In der Rechtssache T-210/18

Dr. Ing. h.c. F. Porsche AG mit Sitz in Stuttgart (Deutschland), Prozessbevollmächtigter: Rechtsanwalt C. Klawitter,

Klägerin,

gegen

Amt der Europäischen Union für geistiges Eigentum (EUIPO), vertreten durch S. Hanne als Bevollmächtigten,

Beklagter,

andere Beteiligte im Verfahren vor der Beschwerdekammer des EUIPO und Streithelferin vor dem Gericht:

Autec AG mit Sitz in Nürnberg (Deutschland), Prozessbevollmächtigter: Rechtsanwalt M. Krogmann,

betreffend eine Klage gegen die Entscheidung der Dritten Beschwerdekammer des EUIPO vom 19. Januar 2018 (Sache R 941/2016-3) zu einem Nichtigkeitsverfahren zwischen der Autec AG und der Dr. Ing. h.c. F. Porsche AG

erlässt

DAS GERICHT (Dritte Kammer)

unter Mitwirkung des Präsidenten S. Frimodt Nielsen sowie der Richterin N. Półtorak und des Richters E. Perillo (Berichterstatter),

Kanzler: R. Ūkelytė, Verwaltungsrätin,

aufgrund der am 22. März 2018 bei der Kanzlei des Gerichts eingegangenen Klageschrift,

aufgrund der am 13. Juli 2018 bei der Kanzlei des Gerichts eingegangenen Klagebeantwortung des EUIPO,

aufgrund der am 6. Juli 2018 bei der Kanzlei des Gerichts eingegangenen Klagebeantwortung der Streithelferin,

aufgrund der Entscheidung vom 7. August 2018, das Schreiben der Klägerin vom 23. Juli 2018 nicht zu den Akten zu nehmen,

aufgrund der Entscheidung vom 23. August 2018, das Schreiben der Klägerin vom 13. August 2018 nicht zu den Akten zu nehmen,

aufgrund der Entscheidung vom 20. September 2018, die Rechtssachen T-43/18, T-191/18, T-192/18, T-209/18 und T-210/18 nicht zu verbinden,

aufgrund der Bestimmung eines anderen Richters, um die Kammer nach der Verhinderung eines ihrer Mitglieder zu ergänzen,

aufgrund der Entscheidung vom 14. Januar 2019, die Rechtssachen T-209/18 und T-210/18 nicht zu gemeinsamem mündlichen Verfahren zu verbinden,

auf die mündliche Verhandlung vom 12. Februar 2019

folgendes

Urteil

Vorgeschichte des Rechtsstreits

1 Am 2. Juli 2004 meldete die Klägerin, die Dr. Ing. h.c. F. Porsche AG, beim Amt der Europäischen Union für geistiges Eigentum (EUIPO) nach der Verordnung (EG) Nr. 6/2002 des Rates vom 12. Dezember 2001 über das Gemeinschaftsgeschmacksmuster (ABl. 2002, L 3, S. 1) ein Gemeinschaftsgeschmacksmuster an.

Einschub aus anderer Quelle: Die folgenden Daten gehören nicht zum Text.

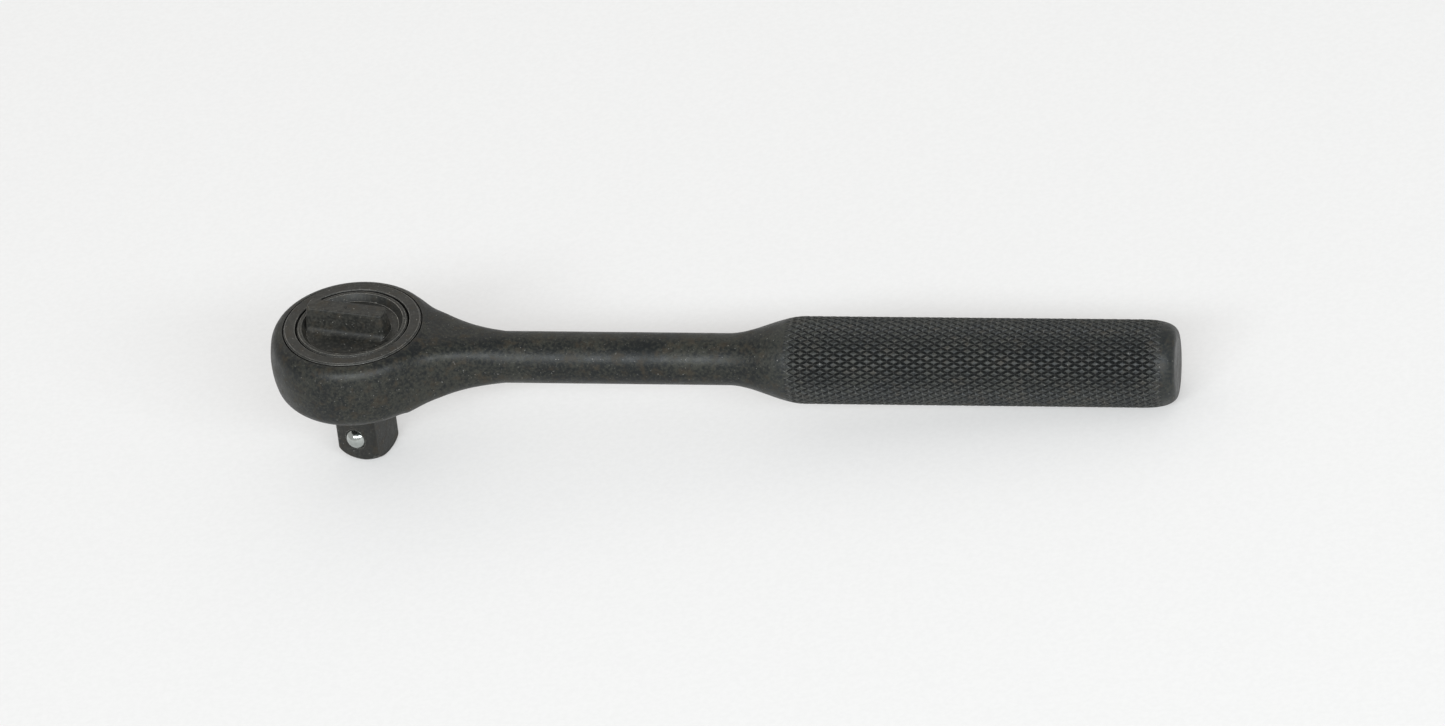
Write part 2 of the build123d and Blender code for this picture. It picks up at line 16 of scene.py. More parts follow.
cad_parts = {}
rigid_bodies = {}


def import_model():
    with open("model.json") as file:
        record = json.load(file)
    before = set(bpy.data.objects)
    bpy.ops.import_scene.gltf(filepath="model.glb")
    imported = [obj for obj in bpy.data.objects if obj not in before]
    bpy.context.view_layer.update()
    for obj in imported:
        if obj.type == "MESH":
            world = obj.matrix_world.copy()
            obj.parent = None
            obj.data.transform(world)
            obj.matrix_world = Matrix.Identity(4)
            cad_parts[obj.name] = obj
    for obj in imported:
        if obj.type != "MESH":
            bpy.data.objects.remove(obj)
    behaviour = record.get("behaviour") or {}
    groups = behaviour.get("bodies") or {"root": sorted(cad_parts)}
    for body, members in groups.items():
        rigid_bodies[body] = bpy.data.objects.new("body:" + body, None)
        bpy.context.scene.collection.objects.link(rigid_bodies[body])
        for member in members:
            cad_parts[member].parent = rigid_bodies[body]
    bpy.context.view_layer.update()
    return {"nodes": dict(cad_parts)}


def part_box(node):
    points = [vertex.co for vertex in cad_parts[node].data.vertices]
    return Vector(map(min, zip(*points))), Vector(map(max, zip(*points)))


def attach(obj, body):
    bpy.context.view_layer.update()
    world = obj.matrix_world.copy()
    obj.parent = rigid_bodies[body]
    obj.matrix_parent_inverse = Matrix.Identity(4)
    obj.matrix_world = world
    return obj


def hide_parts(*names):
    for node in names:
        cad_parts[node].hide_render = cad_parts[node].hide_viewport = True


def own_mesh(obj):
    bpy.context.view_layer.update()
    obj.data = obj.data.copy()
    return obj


for leftover in list(bpy.data.objects):
    bpy.data.objects.remove(leftover)
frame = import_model()
nodes = frame["nodes"]
scene = bpy.context.scene

MM = 0.001

# ------------------------------------------------------------------ sizes
body_low, body_high = (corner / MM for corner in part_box("body"))
cover_low, cover_high = (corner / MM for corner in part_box("cover_ring"))
core_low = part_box("drive_core")[0] / MM
gear_low, gear_high = (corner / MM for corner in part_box("ring_gear"))

HEAD_R = 17.63
HANDLE_END = body_high.x
HANDLE_R = (body_high.z - body_low.z) / 2
SHANK_Z = (body_high.z + body_low.z) / 2
NECK_R = 5.34
RECESS_R = 14.56
RECESS_FLOOR = cover_low.z
CHAMBER_R = gear_high.x
CHAMBER_FLOOR = gear_low.z
JOURNAL_R = 8.0
SIDE_R, SIDE_LOW, SIDE_HIGH = 17.1, 4.0, 13.3
SHOULDER = (16.42, 14.79)                  # where the side's rounding tightens to the crown's
LOWER_CONE = (15.33, 1.48)
BOTTOM_R = 13.05
RIM_Z = 15.88
FLARE_START, FLARE_END = 11.99, 31.34
FLARE_DROP, FLARE_DROP_POWER = 2.72, 2.5
FLARE_RISE, FLARE_RISE_POWER, FLARE_RISE_MOST, FLARE_CAP_POWER = 3.84, 2.1, 2.1, 4
FLARE_SQUARENESS, FLARE_SQUARE_RATE = 1.8, 1.5
CONE_START, CONE_END = 77.9, 94.0
END_ROUND, END_FACE_R, END_POWER = 7.8, 5.7, 2.6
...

2 Das angemeldete Gemeinschaftsgeschmacksmuster wird wie folgt wiedergegeben (im Folgenden: angegriffenes Geschmacksmuster oder Geschmacksmuster der Baureihe 997 des Personenkraftwagens Porsche 911):

Image not found Image not found

Image not found Image not found

3 Das angegriffene Geschmacksmuster ist zur Verwendung für „Personenkraftwagen“ in Klasse 12-08 des Abkommens von Locarno zur Errichtung einer Internationalen Klassifikation für gewerbliche Muster und Modelle vom 8. Oktober 1968 in geänderter Fassung bestimmt.

4 Das angegriffene Geschmacksmuster wurde im Blatt für Gemeinschaftsgeschmacksmuster Nr. 2004/076 vom 7. September 2004 veröffentlicht.

5 Am 8. Juli 2014 stellte die Streithelferin, die Autec AG, beim EUIPO einen Antrag auf Nichtigerklärung des angegriffenen Geschmacksmusters und gründete diesen auf Art. 25 Abs. 1 Buchst. b der Verordnung Nr. 6/2002 in Verbindung mit deren Art. 4 Abs. 1, Art. 5 und Art. 6.

6 Sie machte im Wesentlichen geltend, dass es dem Geschmacksmuster der Baureihe 997 des Personenkraftwagens Porsche 911, dessen Eintragung die Klägerin erlangt hatte, sowohl an Neuheit als auch an Eigenart fehle, was seinem Schutz entgegenstehe. Das Geschmacksmuster der Baureihe 997 des Personenkraftwagens Porsche 911 unterscheide sich nicht spürbar von den anderen Modellen des Personenkraftwagens Porsche 911, die seit dessen Urversion aus dem Jahr 1963 auf den Markt gebracht worden seien.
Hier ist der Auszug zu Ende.